Archive for August, 2010

Mini Grandma

My daughter Soleil is becoming a mini-grandma.

She loves to cuddle and lay down with blankets and pillows.

She feels empathy for those in pain and tries to console them.

She doesn’t like to try new things.

All she is missing is a shall and a rocking chair.

For example, today we went on a little trip to a childrens amusement park.

The outdoor area is filled with lots of water; shooting out of characters mouths, thrown from buckets, tiny kiddie pools. Guess who took one look and REFUSED to let us put on her bathing suit.

Soleil.

She clung to us in such a way of fear and terror.

Neve went in without a problem.

I keep reminding myself that these are two very different little girls (even though I may have bought them the same bathing suits in different colors.. I know, totally going against the not dressing the ladies alike rule.. shh..)

But it’s hard to see your child off to the side, while her sister and twin cousins are playing and having the time of their lives.

A part of me worries.

This type of behavior will ostracize her in school. With friends.

For example, the girls were in summer camp for the month of July.

Every day, the camp would bring in different people and activities to fill up the day.

Often they would bring small animals in and show them to the class.

Soleil would be too scared and stay as far away from the animals as possible.

She would cry.

She doesn’t like unfarmiliar things (yet she is always up to trying any new foods.. go figure!).

There is something about her.

She is like an old soul.

I went to my second cousin who happens to be a great Rabbi and kabbalist.

People from all over the world go to see him for wisdom, guidance.

He can tell you all about yourself, even if he has never met you.

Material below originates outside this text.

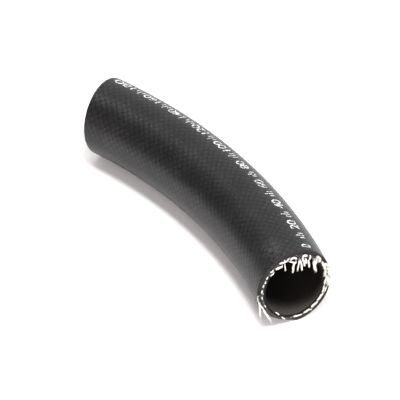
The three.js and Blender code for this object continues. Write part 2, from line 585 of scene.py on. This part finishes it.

He told me that Soleil is wise beyond her years and that she has a very heightened intuition.

He said not to be surprised if she starts seeing things soon (spirits, etc)….I know that it sounds crazy to most of you, but go with it.

Luckily for her, she has me as a mother.. someone who knows first hand what it’s like to live with a pronounced sixth sense… but according to him, my gift is a joke compared to what hers will be like.

The other day we went to visit my dad’s brother and his wife. As we were leaving, my mom was holding Soleil. My uncle looks at her and says “Soleil do you want to stay with us? We don’t have anybody” (he meant no grandkids yet..).

She looked at him, tears welled up in her eyes and gave him a big hug.

She said “I’m Leaving, but I’ll come back soon” .. as if to empathize with him.

We all stood there in amazement, my uncle was so moved you could see it in his eyes.

I mean, she is 2 years old!

Where does this empathy come from??

She often has a worried look on her face, as if she is carrying the weight of the world on her tiny shoulders.

Often, I find myself getting upset with her when she does something wrong. I never understood why I expected more from her behavior than from Neve’s.. it’s because she acts wise beyond her years and when she does act like a 2 year old, I don’t get it.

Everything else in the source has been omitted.